What do the lines from the top of the data through the line with "foot, in millimetres." say? Quote them exactly and include both ends.

____

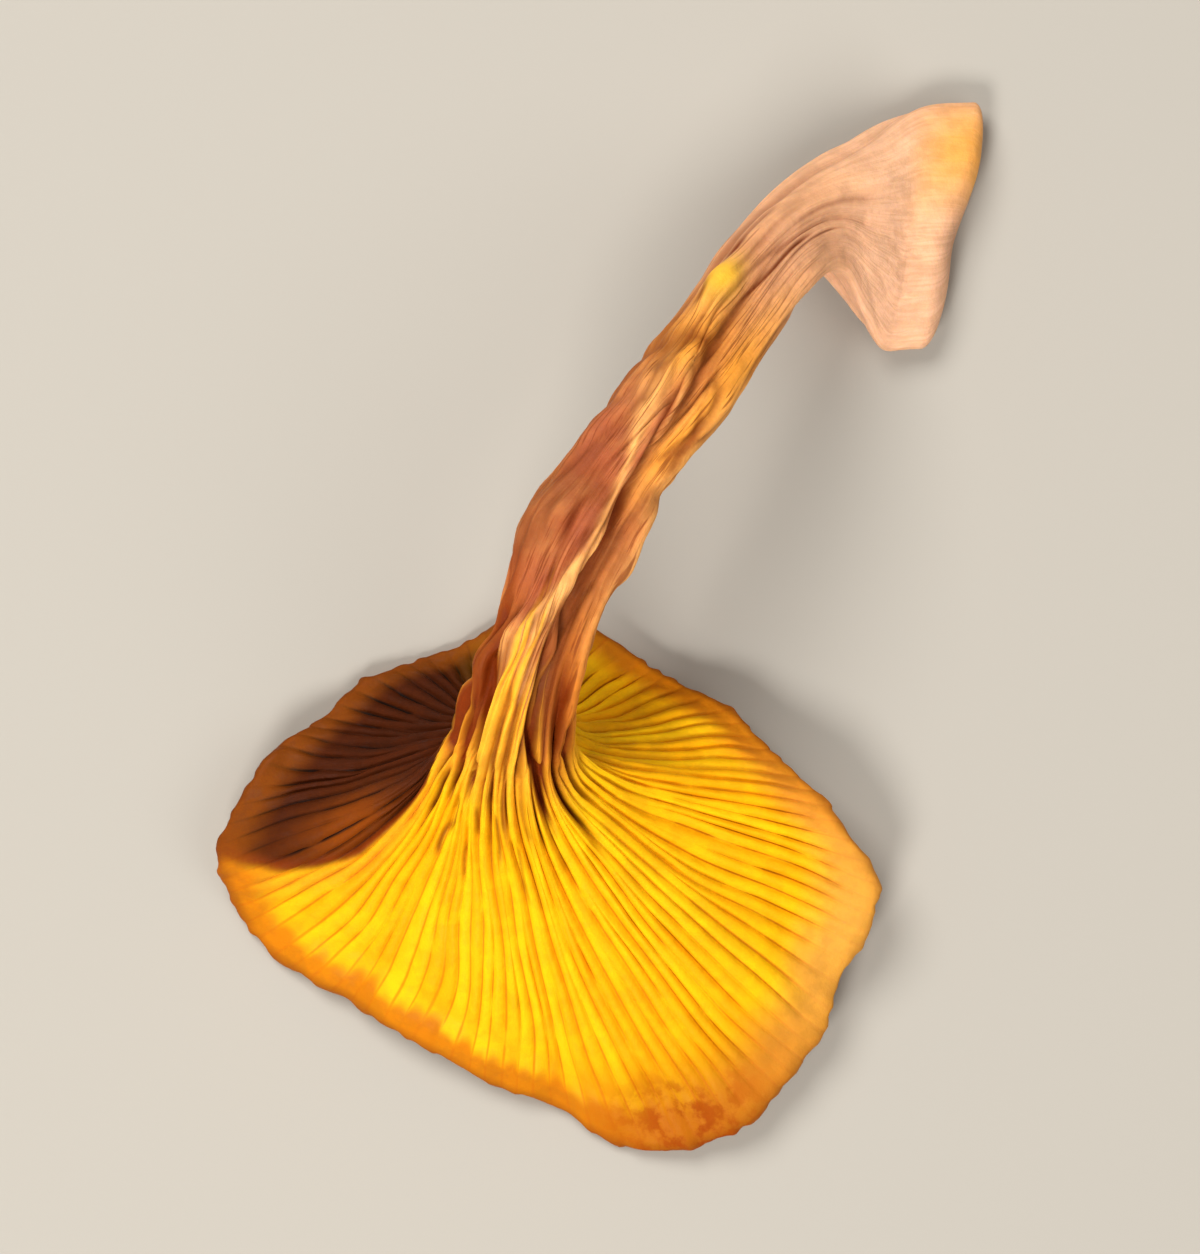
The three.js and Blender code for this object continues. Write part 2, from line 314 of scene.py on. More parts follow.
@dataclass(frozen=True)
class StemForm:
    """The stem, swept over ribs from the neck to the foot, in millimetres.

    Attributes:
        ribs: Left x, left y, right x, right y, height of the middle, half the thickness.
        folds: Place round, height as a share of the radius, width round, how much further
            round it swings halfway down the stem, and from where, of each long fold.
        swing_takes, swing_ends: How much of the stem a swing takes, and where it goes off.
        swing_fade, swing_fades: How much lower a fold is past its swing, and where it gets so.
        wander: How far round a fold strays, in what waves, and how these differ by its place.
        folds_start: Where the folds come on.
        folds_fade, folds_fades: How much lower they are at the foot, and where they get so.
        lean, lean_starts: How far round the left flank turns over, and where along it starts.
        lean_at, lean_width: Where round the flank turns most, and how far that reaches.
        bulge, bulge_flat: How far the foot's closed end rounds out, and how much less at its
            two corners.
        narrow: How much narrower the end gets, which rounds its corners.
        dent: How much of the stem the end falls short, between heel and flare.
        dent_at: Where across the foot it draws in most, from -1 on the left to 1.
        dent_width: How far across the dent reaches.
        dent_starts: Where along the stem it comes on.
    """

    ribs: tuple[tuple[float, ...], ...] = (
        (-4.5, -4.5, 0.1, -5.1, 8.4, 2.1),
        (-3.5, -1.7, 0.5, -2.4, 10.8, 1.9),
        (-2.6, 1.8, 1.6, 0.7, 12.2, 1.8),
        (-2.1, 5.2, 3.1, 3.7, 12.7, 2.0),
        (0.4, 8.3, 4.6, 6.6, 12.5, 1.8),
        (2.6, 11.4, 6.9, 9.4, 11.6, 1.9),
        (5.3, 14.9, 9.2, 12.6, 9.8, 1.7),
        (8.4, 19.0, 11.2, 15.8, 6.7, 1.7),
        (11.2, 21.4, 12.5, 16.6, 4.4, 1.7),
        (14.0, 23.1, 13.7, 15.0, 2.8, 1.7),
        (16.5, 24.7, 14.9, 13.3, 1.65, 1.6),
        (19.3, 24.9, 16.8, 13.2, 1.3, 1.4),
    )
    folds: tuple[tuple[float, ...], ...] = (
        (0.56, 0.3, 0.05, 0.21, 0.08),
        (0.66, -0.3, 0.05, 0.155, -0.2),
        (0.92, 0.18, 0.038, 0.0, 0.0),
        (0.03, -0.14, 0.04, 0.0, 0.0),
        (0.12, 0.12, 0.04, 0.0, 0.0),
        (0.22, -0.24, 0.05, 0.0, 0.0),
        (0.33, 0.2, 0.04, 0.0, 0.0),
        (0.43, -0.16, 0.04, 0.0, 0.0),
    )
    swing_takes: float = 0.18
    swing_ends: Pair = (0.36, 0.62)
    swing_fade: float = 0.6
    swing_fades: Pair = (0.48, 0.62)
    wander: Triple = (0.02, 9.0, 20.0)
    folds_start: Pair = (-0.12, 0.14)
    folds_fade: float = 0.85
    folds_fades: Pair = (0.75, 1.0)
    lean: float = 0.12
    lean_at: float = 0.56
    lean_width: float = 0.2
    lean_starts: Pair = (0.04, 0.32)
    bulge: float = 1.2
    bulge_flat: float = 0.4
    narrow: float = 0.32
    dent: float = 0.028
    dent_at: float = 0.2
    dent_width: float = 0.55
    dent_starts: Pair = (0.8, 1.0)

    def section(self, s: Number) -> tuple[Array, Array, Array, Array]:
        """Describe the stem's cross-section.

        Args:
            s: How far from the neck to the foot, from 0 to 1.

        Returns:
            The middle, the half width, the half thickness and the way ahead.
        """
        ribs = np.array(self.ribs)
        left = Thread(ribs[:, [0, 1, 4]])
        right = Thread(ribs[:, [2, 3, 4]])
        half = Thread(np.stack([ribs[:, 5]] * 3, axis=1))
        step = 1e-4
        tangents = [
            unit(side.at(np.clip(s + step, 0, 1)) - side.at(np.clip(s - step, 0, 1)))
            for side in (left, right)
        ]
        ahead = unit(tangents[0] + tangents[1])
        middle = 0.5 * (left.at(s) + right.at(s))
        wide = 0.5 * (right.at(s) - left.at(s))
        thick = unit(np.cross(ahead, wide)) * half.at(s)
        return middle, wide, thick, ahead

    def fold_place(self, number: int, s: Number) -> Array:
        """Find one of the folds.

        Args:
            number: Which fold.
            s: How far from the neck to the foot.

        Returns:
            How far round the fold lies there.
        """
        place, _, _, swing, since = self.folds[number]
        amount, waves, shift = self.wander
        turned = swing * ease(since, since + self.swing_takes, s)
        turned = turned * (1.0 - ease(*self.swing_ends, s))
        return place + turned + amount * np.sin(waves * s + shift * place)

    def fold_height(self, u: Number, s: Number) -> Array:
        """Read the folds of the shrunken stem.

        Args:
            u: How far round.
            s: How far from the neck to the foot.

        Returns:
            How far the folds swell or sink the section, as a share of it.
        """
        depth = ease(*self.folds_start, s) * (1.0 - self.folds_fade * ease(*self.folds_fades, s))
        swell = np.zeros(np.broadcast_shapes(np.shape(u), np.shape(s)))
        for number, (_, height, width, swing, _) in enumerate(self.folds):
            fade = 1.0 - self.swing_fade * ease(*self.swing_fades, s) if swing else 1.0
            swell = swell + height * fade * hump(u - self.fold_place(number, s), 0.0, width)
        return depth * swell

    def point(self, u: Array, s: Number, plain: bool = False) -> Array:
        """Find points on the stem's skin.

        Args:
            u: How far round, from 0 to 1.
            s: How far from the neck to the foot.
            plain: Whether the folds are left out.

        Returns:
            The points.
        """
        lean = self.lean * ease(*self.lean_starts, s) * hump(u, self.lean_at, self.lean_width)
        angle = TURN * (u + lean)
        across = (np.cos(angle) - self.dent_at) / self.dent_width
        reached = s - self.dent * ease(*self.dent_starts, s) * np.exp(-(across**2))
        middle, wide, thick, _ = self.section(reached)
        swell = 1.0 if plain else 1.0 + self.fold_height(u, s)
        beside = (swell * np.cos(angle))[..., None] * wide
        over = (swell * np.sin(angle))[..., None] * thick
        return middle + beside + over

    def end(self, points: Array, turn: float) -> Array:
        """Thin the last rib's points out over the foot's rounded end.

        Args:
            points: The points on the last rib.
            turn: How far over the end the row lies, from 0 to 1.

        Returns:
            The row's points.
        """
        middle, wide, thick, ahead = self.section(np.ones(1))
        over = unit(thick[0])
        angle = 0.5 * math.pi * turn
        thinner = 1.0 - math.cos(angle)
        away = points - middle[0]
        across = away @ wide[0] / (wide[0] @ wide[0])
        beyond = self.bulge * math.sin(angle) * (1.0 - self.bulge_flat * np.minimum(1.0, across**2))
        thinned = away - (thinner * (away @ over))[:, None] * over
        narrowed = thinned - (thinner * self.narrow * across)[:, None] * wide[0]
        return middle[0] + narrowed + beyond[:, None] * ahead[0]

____

» EXERCISE ANSWER:
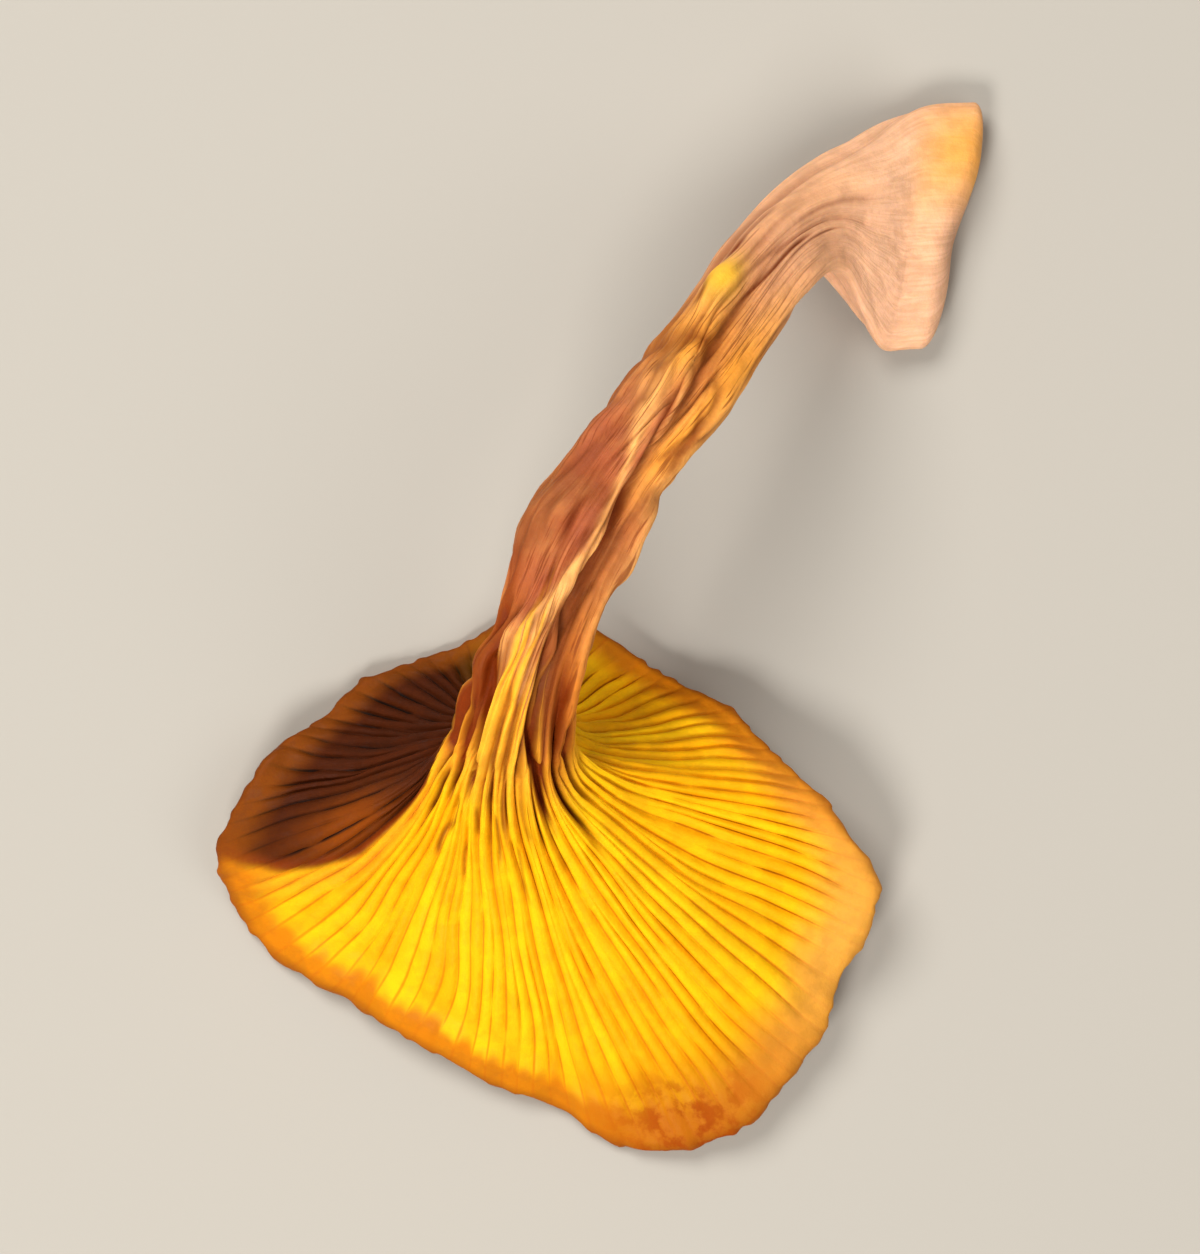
The three.js and Blender code for this object continues. Write part 2, from line 314 of scene.py on. More parts follow.
@dataclass(frozen=True)
class StemForm:
    """The stem, swept over ribs from the neck to the foot, in millimetres.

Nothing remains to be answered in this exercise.